É por isso que, sobre a questão do momento, o ponto não é se o CFP se enganou nas previsões. Todas as instituições se enganaram – do FMI à Comissão Europeia. Até o próprio PS, que alterou sucessivamente as suas metas, se embrulhou nos números. Recorde-se que o Orçamento de Estado previa um défice de 2,4% (acima dos 2,1% que a realidade impôs). E que, em relação ao crescimento da economia em 2016, o PS apontou inicialmente para 2,4% (Agosto 2015, no Estudo sobre o Impacto financeiro do programa do PS) e depois corrigiu para 1,2% (em Outubro 2016, no relatório do Orçamento de Estado para 2017), acabando mesmo assim por falhar a sua previsão – o crescimento da economia ficou nos 1,4%. Mais ainda, o ponto também não é se Teodora Cardoso tem razão quando aponta para a insustentabilidade do défice de 2016. Até porque tem: o défice de 2,1% foi alcançado, em grande medida, graças ao recurso a medidas extraordinárias. E isto não é uma crítica, apenas a constatação de um facto. Sem a tremenda redução do investimento público, sem o aperto orçamental dos serviços públicos, sem o perdão fiscal, o défice teria sido muito superior ao que foi. Por fim, o ponto também não é a independência ou a competência da economista Teodora Cardoso, que em coerência criticou vários ministros das Finanças e que quem conhece não ousa pôr em causa – veja-se, a propósito, o que escreveu Vital Moreira. Abrir essa discussão, como fez Nicolau Santos ao defender Teodora Cardoso, é abrir a porta aos ataques ad hominem que as claques socialistas têm efectuado.
Nada disso importa para o caso. A única questão que interessa hoje está na forma como, dia após dia, figuras de PS-PCP-BE têm intimidado o funcionamento de instituições independentes. Há que sair das trincheiras partidárias e perceber que esta não é uma questão de esquerda ou de direita, de partido A ou partido B. É de bom funcionamento da democracia. Porque uma coisa é discordar dos pareceres das instituições que enquadram a actuação do governo – é da vida e faz parte do xadrez democrático, feito de equilíbrios, freios e contrapesos. E porque outra coisa é desacreditar as instituições, ameaçar os seus representantes com sanções e cercar a crítica. Isso já não é combate político, mas sim abalar as instituições públicas cuja independência determina a saúde de uma democracia.

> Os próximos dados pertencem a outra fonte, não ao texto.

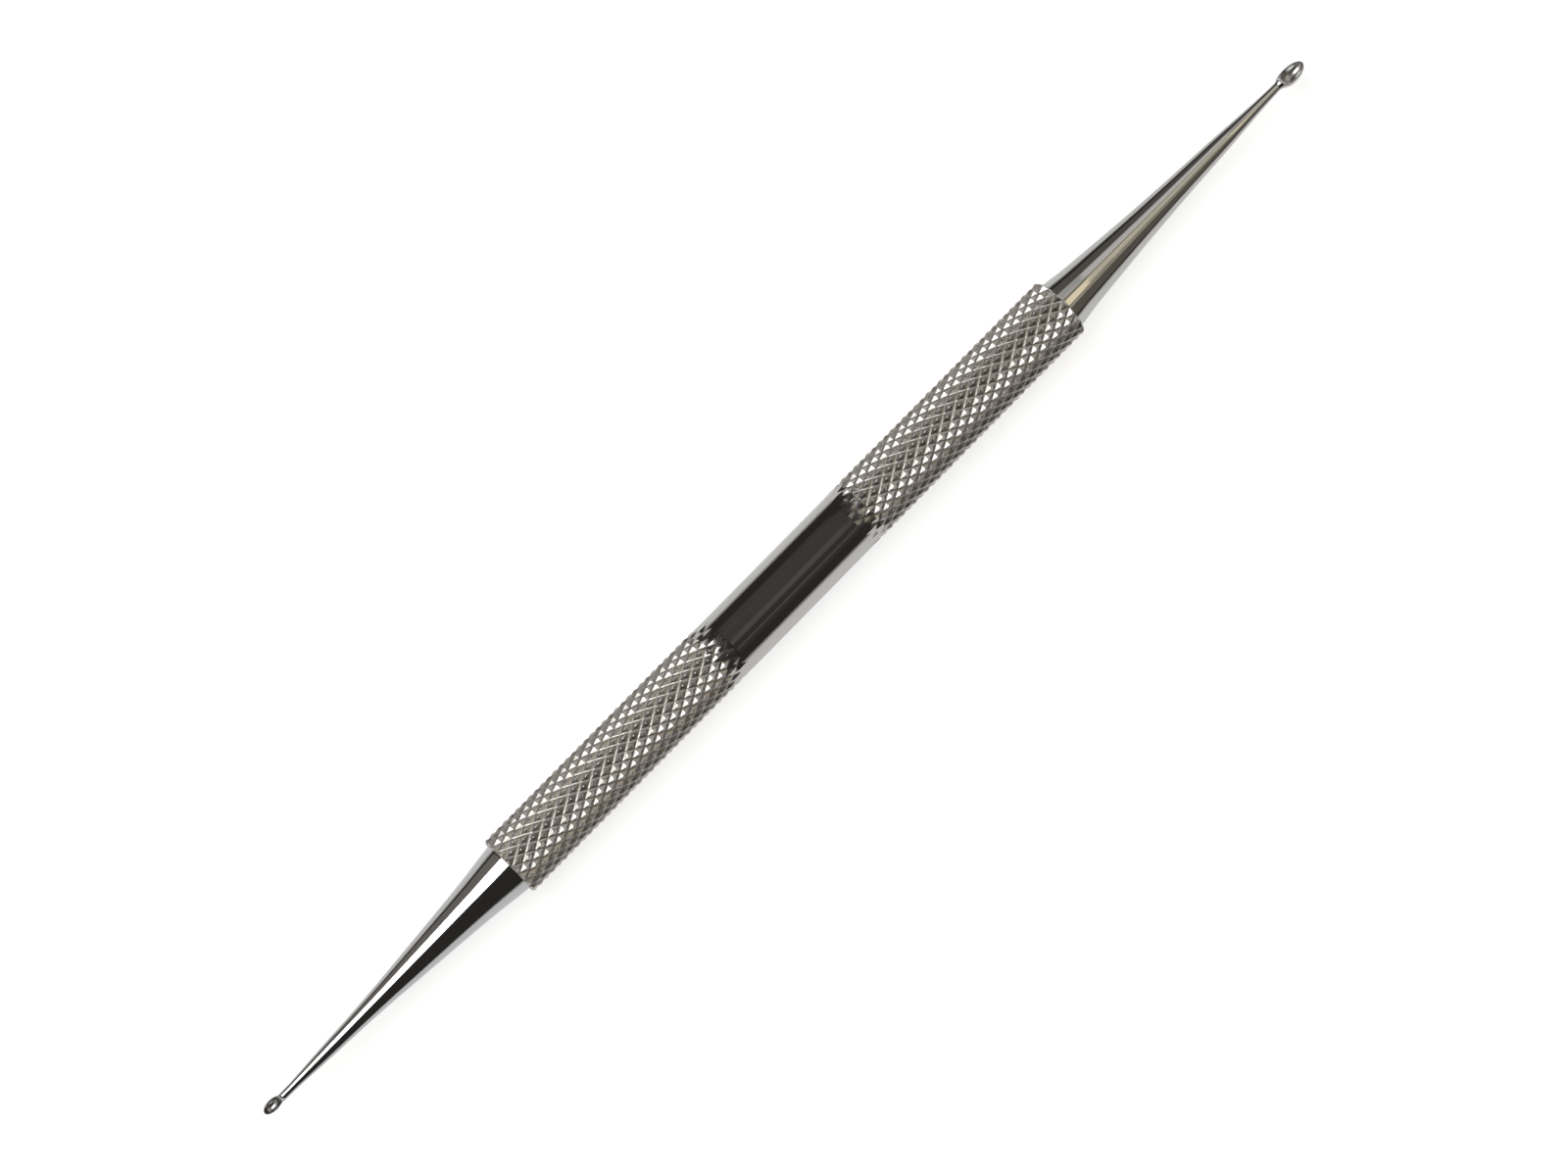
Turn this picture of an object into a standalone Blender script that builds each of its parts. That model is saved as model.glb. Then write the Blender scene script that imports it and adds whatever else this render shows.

É, pois, admirável que esta intimidação passe como um facto normal no nosso debate público – o que mostra quão frágeis são os alicerces da nossa democracia entre os nossos partidos. E ainda mais admirável que quem tem a responsabilidade máxima na salvaguarda das instituições democráticas – o Presidente da República – alinhe no enxovalho e venha ele próprio contestar Teodora Cardoso. Sobre Marcelo, escrevia Vasco Pulido Valente (VPV) que a direita não está satisfeita por causa da sua assistência ao governo. Ora, o tiro de VPV falha o alvo: a insatisfação justifica-se, antes de mais, pela conivência de Marcelo para com esta sucessão de atropelos institucionais. Que isso preocupe mais a direita do que a esquerda diz, na verdade, mais sobre a esquerda do que sobre a direita.